#### [Task to carry out]
Consider the listing below. Extract exactly the lines from the line containing "make_post()" to the line containing "nodes[node].hide_render = nodes[node].hide_viewport", both included.

#### [Given material]

********

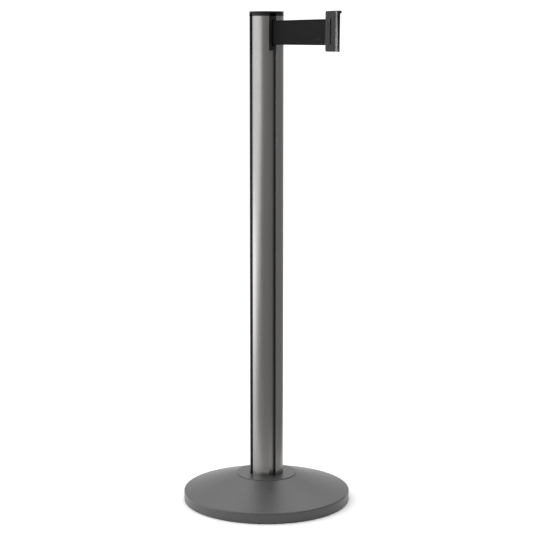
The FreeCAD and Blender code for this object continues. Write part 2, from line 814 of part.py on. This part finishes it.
def make_detent():
    """A sprung plunger low in the clip's nose that drops into the window of a receiver."""
    front = CLIP_FRONT + detent_reach
    shank = block((CLIP_FRONT - 6, -1.3, DETENT_LOW + 0.5), (front, 1.3, DETENT_HIGH - 0.5))
    collar = block(
        (CLIP_FRONT - DETENT_COLLAR, -1.7, DETENT_LOW), (CLIP_FRONT - 5.2, 1.7, DETENT_HIGH)
    )
    slope = block((-4.0, -2.0, -4.0), (4.0, 2.0, 0.0))
    place(slope, front + 0.9, -2.0, DETENT_LOW - 0.6, Vec(0, 1, 0), -45)
    add("detent_plunger", cut(fuse(shank, collar), slope))
    pitch, radius, wire, end_gap = 1.5, 1.2, 0.22, 0.4
    length = DETENT_ROOM - DETENT_COLLAR - end_gap - 0.6
    helix = Part.makeHelix(pitch, length, radius)
    profile = Part.Wire(Part.makeCircle(wire, Vec(radius, 0, 0), Vec(0, 1, 0)))
    coil = Part.Wire(helix).makePipeShell([profile], True, True)
    spring = feature("detent_spring", coil)
    place(spring, CLIP_FRONT - DETENT_ROOM + end_gap, 0, (DETENT_LOW + DETENT_HIGH) / 2, Vec(0, 1, 0), 90)
    add("detent_spring", spring)


# ---- base ---------------------------------------------------------------------------------------


def cone_level(radius, drop=0.0):
    """The height of the cover's outer cone at a radius, less a drop."""
    slope = (POST_FOOT - rim_height) / (base_radius - rim_rounding - plateau_radius)
    return rim_height + (base_radius - rim_rounding - radius) * slope - drop


def make_base():
    """The painted cover, the collar ring round the post, the iron weight and the rubber ring under it."""
    bore = bolt_radius + 0.6
    underside = POST_FOOT - cover_thickness
    outline = [
        (base_radius, cover_clearance),
        (base_radius, rim_height),
        (base_radius - rim_rounding, rim_height + 0.2),
        (plateau_radius, POST_FOOT),
        (bore, POST_FOOT),
        (bore, underside),
        (plateau_radius - 1, underside),
        (base_radius - rim_rounding - 1, rim_height - cover_thickness),
        (base_radius - cover_thickness, rim_height - cover_thickness),
        (base_radius - cover_thickness, cover_clearance),
    ]
    cover = revolve("base_cover", outline)
    dress(cover, "Fillet", rim_rounding - 0.3, lambda e: circle_at(e, base_radius, rim_height))
    dress(cover, "Fillet", 0.5, lambda e: circle_at(e, base_radius, cover_clearance))
    dress(cover, "Fillet", 3, lambda e: circle_at(e, plateau_radius, POST_FOOT))
    add("base_cover", cover)
    inside, outside = post_radius + 0.2, plateau_radius - 1.2
    ring = revolve(
        "collar_ring",
        [
            (inside, POST_FOOT),
            (outside, POST_FOOT),
            (outside, plateau_height),
            (inside, plateau_height),
        ],
    )
    dress(ring, "Fillet", 0.9, lambda e: circle_at(e, outside, plateau_height))
    dress(ring, "Chamfer", 0.4, lambda e: circle_at(e, inside, plateau_height))
    add("collar_ring", ring)

    low = floor_ring_height
    edge = base_radius - 8
    shoulder = rim_height - 6.5
    crown, crown_level = 66.0, cone_level(66.0, 7)
    boss = 44.0
    wrench_room = 18.0
    ceiling = low + 20
    weight = revolve(
        "base_weight",
        [
            (bore, washer_seat),
            (wrench_room, washer_seat),
            (wrench_room, low),
            (42, low),
            (48, ceiling),
            (114, ceiling),
            (120, low),
            (edge, low),
            (edge, shoulder),
            (edge - 3, shoulder + 2),
            (crown, crown_level),
            (boss, crown_level),
            (boss, underside),
            (bore, underside),
        ],
    )
    dress(weight, "Fillet", 2, lambda e: circle_at(e, wrench_room, low))
    add("base_weight", weight)
    pad_ring = revolve("floor_ring", [(132, 0), (156, 0), (158, low), (130, low)])
    dress(pad_ring, "Fillet", 1, lambda e: circle_at(e, 132, 0) or circle_at(e, 156, 0))
    add("floor_ring", pad_ring)


def make_anchor():
    """The plug in the post's foot, and the bolt that pulls the post down on the cover and the weight."""
    plug_height = 40
    plug_radius = channel_floor - channel_wall - 0.3
    add("post_foot_plug", tube(plug_radius, bolt_radius + 0.05, POST_FOOT, POST_FOOT + plug_height))
    plain_low = washer_seat - 2.2
    lock_low = plain_low - 1.8
    head_height = 7.5
    across_corners = 10.97
    head = new_body("anchor_bolt")
    sketch = new_sketch(head, "XY_Plane")
    turns = [k * math.pi / 3 for k in range(6)]
    draw_outline(sketch, [(across_corners * math.cos(t), across_corners * math.sin(t)) for t in turns])
    pad(head, sketch, head_height)
    place(head, z=lock_low - head_height)
    shank = cylinder(bolt_radius, POST_FOOT + plug_height - 4 - lock_low, 0, 0, lock_low - 0.1)
    add("anchor_bolt", fuse(head, shank))
    ring = tube(bolt_radius + 3.2, bolt_radius + 0.2, lock_low, plain_low)
    split = block((0.0, -0.5, lock_low - 1), (12.0, 0.5, plain_low + 1))
    add("lock_washer", cut(ring, split))
    add("plain_washer", tube(14, bolt_radius + 0.3, plain_low, washer_seat))


# ---- whole object -------------------------------------------------------------------------------

make_post()
make_cap()
make_housing()
make_plates_and_axle()
make_spool()
make_mainspring()
make_brake()
make_belt()
make_bezel()
make_receivers()
make_clip()
make_detent()
make_base()
make_anchor()
doc.recompute()

for obj in doc.Objects:
    if "Invalid" in obj.State or "Error" in obj.State:
        raise RuntimeError(f"{obj.Label} failed: {obj.State}")
for name, part in parts.items():
    if part.Shape.isNull() or not part.Shape.isValid():
        raise RuntimeError(f"{name} has no valid shape")
    if part.Shape.Volume <= 0 or not part.Shape.Solids:
        raise RuntimeError(f"{name} is not solid")

os.makedirs("parts", exist_ok=True)
for old in os.listdir("parts"):
    if old.endswith(".step") and old[:-5] not in parts:
        os.remove(os.path.join("parts", old))
for name, part in parts.items():
    part.Shape.exportStep(f"parts/{name}.step")
    print(f"{name}: {len(part.Shape.Solids)} solids, {part.Shape.Volume / 1000:.2f} cm3")
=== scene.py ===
import math

import bmesh
import bpy
from mathutils import Matrix, Vector


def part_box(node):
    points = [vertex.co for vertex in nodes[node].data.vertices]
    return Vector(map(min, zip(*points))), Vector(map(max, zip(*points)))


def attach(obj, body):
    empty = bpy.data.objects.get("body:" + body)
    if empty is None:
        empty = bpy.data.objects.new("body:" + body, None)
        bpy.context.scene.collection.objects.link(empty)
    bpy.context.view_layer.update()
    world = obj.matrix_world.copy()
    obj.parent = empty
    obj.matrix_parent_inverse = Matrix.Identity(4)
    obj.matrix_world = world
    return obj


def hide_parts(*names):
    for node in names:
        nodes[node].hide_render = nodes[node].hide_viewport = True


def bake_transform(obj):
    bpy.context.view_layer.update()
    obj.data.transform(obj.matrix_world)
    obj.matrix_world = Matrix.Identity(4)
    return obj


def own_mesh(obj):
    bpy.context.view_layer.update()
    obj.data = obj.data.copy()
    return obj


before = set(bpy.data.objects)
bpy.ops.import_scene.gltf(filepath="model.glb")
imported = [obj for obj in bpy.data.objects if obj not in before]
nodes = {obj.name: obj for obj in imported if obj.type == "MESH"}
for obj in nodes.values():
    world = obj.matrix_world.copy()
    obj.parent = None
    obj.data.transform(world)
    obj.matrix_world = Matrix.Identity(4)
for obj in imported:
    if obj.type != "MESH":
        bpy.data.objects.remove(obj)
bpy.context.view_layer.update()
collection = bpy.context.scene.collection

MM = 0.001
UP = Vector((0, 0, 1))

# ---- view ------------------------------------------------------------------------------------------

VIEW_AZIMUTH = math.radians(68.22)
VIEW_PITCH = math.radians(8.74)
VIEW_DISTANCE = 2.924
VIEW_HEIGHT = 0.928
FOCAL_LENGTH, SENSOR_WIDTH = 100.2, 36
towards = Vector((math.sin(VIEW_AZIMUTH), -math.cos(VIEW_AZIMUTH), 0))
rightwards = Vector((math.cos(VIEW_AZIMUTH), math.sin(VIEW_AZIMUTH), 0))

camera_data = bpy.data.cameras.new("camera")
camera_data.sensor_width = SENSOR_WIDTH
camera_data.lens = FOCAL_LENGTH
camera = bpy.data.objects.new("camera", camera_data)
camera.location = towards * VIEW_DISTANCE + UP * VIEW_HEIGHT
looking = -towards * math.cos(VIEW_PITCH) - UP * math.sin(VIEW_PITCH)
camera.rotation_mode = "QUATERNION"
camera.rotation_quaternion = looking.to_track_quat("-Z", "Y")
collection.objects.link(camera)
bpy.context.scene.camera = camera
bpy.context.scene.view_settings.view_transform = "Standard"

# ---- studio ----------------------------------------------------------------------------------------

BACKGROUND = 1.15
SURROUND_FRONT, SURROUND_BEHIND = 0.4, 0.95
FADE_START, FADE_END = 0.5, 0.9


def build_world():
    """A pale surround, bright behind the object and dim in front. The camera sees it white."""
    world = bpy.data.worlds.new("studio")
    world.use_nodes = True
    tree = world.node_tree
    direction = tree.nodes.new("ShaderNodeTexCoord")
    behind = tree.nodes.new("ShaderNodeVectorMath")
    behind.operation = "DOT_PRODUCT"
    behind.inputs[1].default_value = -0.8 * towards + 0.6 * UP
    tree.links.new(direction.outputs["Generated"], behind.inputs[0])
    around = tree.nodes.new("ShaderNodeMapRange")
    for key, value in (
        ("From Min", FADE_START),
        ("From Max", FADE_END),
        ("To Min", SURROUND_FRONT),
        ("To Max", SURROUND_BEHIND),
    ):
        around.inputs[key].default_value = value
    tree.links.new(behind.outputs["Value"], around.inputs["Value"])
    path = tree.nodes.new("ShaderNodeLightPath")
    level = tree.nodes.new("ShaderNodeMapRange")
    level.inputs["To Max"].default_value = BACKGROUND
    tree.links.new(path.outputs["Is Camera Ray"], level.inputs["Value"])
    tree.links.new(around.outputs[0], level.inputs["To Min"])
    background = tree.nodes["Background"]
    background.inputs["Color"].default_value = (1, 1, 1, 1)
    tree.links.new(level.outputs[0], background.inputs["Strength"])
    bpy.context.scene.world = world


build_world()


def softbox(name, angle, distance, height, width, tall, radiance, aim, spread=180):
    """A soft area light, angle degrees left of the camera as seen from the post.

    It points at aim, and a grid on it narrows its spread, in degrees.
    """
    turn = math.radians(angle)
    spot = (towards * math.cos(turn) - rightwards * math.sin(turn)) * distance + UP * height
    data = bpy.data.lights.new(name, "AREA")
    data.shape = "RECTANGLE"
    data.size, data.size_y = width, tall
    data.energy = radiance * math.pi * width * tall
    data.spread = math.radians(spread)
    light = bpy.data.objects.new(name, data)
    light.location = spot
    light.rotation_mode = "QUATERNION"
    light.rotation_quaternion = (aim - spot).to_track_quat("-Z", "Y")
    light.visible_camera = False
    collection.objects.link(light)


def ceiling(irradiance, spread):
    """A broad even light from straight above, spread degrees across."""
    data = bpy.data.lights.new("ceiling", "SUN")
    data.energy = irradiance
    data.angle = math.radians(spread)
    light = bpy.data.objects.new("ceiling", data)
    light.location = UP * 3
    light.visible_camera = False
    collection.objects.link(light)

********

#### [Answer to the problem]
make_post()
make_cap()
make_housing()
make_plates_and_axle()
make_spool()
make_mainspring()
make_brake()
make_belt()
make_bezel()
make_receivers()
make_clip()
make_detent()
make_base()
make_anchor()
doc.recompute()

for obj in doc.Objects:
    if "Invalid" in obj.State or "Error" in obj.State:
        raise RuntimeError(f"{obj.Label} failed: {obj.State}")
for name, part in parts.items():
    if part.Shape.isNull() or not part.Shape.isValid():
        raise RuntimeError(f"{name} has no valid shape")
    if part.Shape.Volume <= 0 or not part.Shape.Solids:
        raise RuntimeError(f"{name} is not solid")

os.makedirs("parts", exist_ok=True)
for old in os.listdir("parts"):
    if old.endswith(".step") and old[:-5] not in parts:
        os.remove(os.path.join("parts", old))
for name, part in parts.items():
    part.Shape.exportStep(f"parts/{name}.step")
    print(f"{name}: {len(part.Shape.Solids)} solids, {part.Shape.Volume / 1000:.2f} cm3")
=== scene.py ===
import math

import bmesh
import bpy
from mathutils import Matrix, Vector


def part_box(node):
    points = [vertex.co for vertex in nodes[node].data.vertices]
    return Vector(map(min, zip(*points))), Vector(map(max, zip(*points)))


def attach(obj, body):
    empty = bpy.data.objects.get("body:" + body)
    if empty is None:
        empty = bpy.data.objects.new("body:" + body, None)
        bpy.context.scene.collection.objects.link(empty)
    bpy.context.view_layer.update()
    world = obj.matrix_world.copy()
    obj.parent = empty
    obj.matrix_parent_inverse = Matrix.Identity(4)
    obj.matrix_world = world
    return obj


def hide_parts(*names):
    for node in names:
        nodes[node].hide_render = nodes[node].hide_viewport = True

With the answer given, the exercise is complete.